Share Improve this question edited 23 hours ago IamYourFaja asked Feb 6 at 16:30 IamYourFajaIamYourFaja 1311 silver badge8 bronze badges1 Answer
Reset to default 0FWIW I rolled up my sleeves and it looks like this is a limitation in Apache POI. The spark-excel library uses POI under the hood to read Excel files, and specifically it uses a POI AreaReference
when reading in cells for a data address.
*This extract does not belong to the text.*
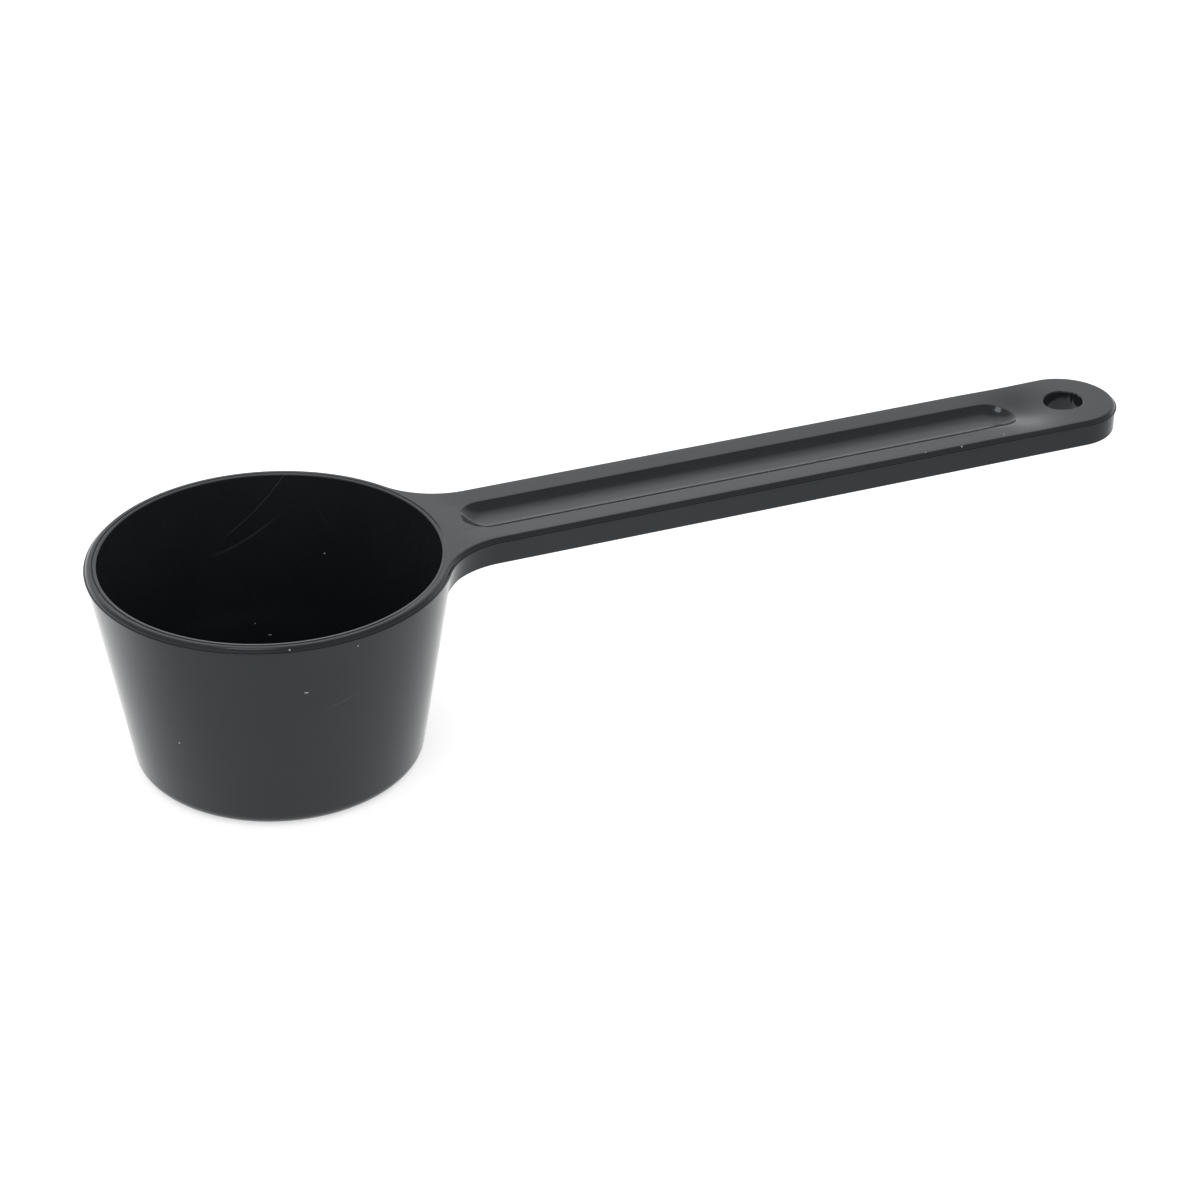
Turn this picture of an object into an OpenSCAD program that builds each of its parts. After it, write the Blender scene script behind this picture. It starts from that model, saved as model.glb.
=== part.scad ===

AreaReference cannot handle anything other than specific cell coordinates (e.g. "A2"), and it cannot handle whole column references (e.g. "A"):
package com.example;
import org.apache.poi.ss.usermodel.Cell;
import org.apache.poi.ss.usermodel.Row;
import org.apache.poi.ss.usermodel.Sheet;
import org.apache.poi.ss.usermodel.Workbook;
import org.apache.poi.ss.util.AreaReference;
import org.apache.poi.xssf.usermodel.XSSFWorkbook;
import java.io.File;
import java.io.FileInputStream;
import java.io.IOException;
public class PoiExcelDebugger {
public static void main(String[] args) {
String filePath = "/Users/<myuser>/path/to/price-sheet-v1-simple.xlsx";
String sheetName = "Price Sheet";
// String dataAddress = "'Price Sheet'!A:D";
String dataAddress = "'Price Sheet'!A2:D7";
try (FileInputStream fis = new FileInputStream(new File(filePath));
Workbook workbook = new XSSFWorkbook(fis)) {
Sheet sheet = workbook.getSheet(sheetName);
if (sheet == null) {
System.err.println("Sheet '" + sheetName + "' not found!");
return;
}
AreaReference areaRef = new AreaReference(dataAddress,
workbook.getSpreadsheetVersion());
int minColIndex = areaRef.getFirstCell().getCol();
int maxColIndex = areaRef.getLastCell().getCol();
int minRowIndex = areaRef.getFirstCell().getRow();
int maxRowIndex = areaRef.getLastCell().getRow();
System.out.println("Parsed Column Range: " + minColIndex + " to " + maxColIndex);
System.out.println("Parsed Row Range: " + minRowIndex + " to " + maxRowIndex);
for (Row row : sheet) {
int rowIndex = row.getRowNum();
// Skip empty rows outside the target range
if (rowIndex < minRowIndex || rowIndex > maxRowIndex) {
continue;
}
System.out.print("Row " + rowIndex + ": ");
// Read all columns within A:D (indices 0 to 3)
for (int colIndex = minColIndex; colIndex <= maxColIndex; colIndex++) {
Cell cell = row.getCell(colIndex, Row.MissingCellPolicy.CREATE_NULL_AS_BLANK);
System.out.print(getCellValueAsString(cell) + " | ");
}
System.out.println();
}
} catch (IOException e) {
e.printStackTrace();
}
}
private static String getCellValueAsString(Cell cell) {
if (cell == null) return "NULL";
return switch (cell.getCellType()) {
case STRING -> cell.getStringCellValue();
case NUMERIC -> String.valueOf(cell.getNumericCellValue());
case BOOLEAN -> String.valueOf(cell.getBooleanCellValue());
case FORMULA -> cell.getCellFormula();
case BLANK -> "BLANK";
default -> "UNKNOWN";
};
}
}
Above, everything will work perfectly fine. But if we replace the comments and change:
// String dataAddress = "'Price Sheet'!A:D";
String dataAddress = "'Price Sheet'!A2:D7";
to:
String dataAddress = "'Price Sheet'!A:D";
// String dataAddress = "'Price Sheet'!A2:D7";
It won't throw an exception but it won't read anything.
Hence: I guess this is "expected" POI behavior, albeit, very disappointing.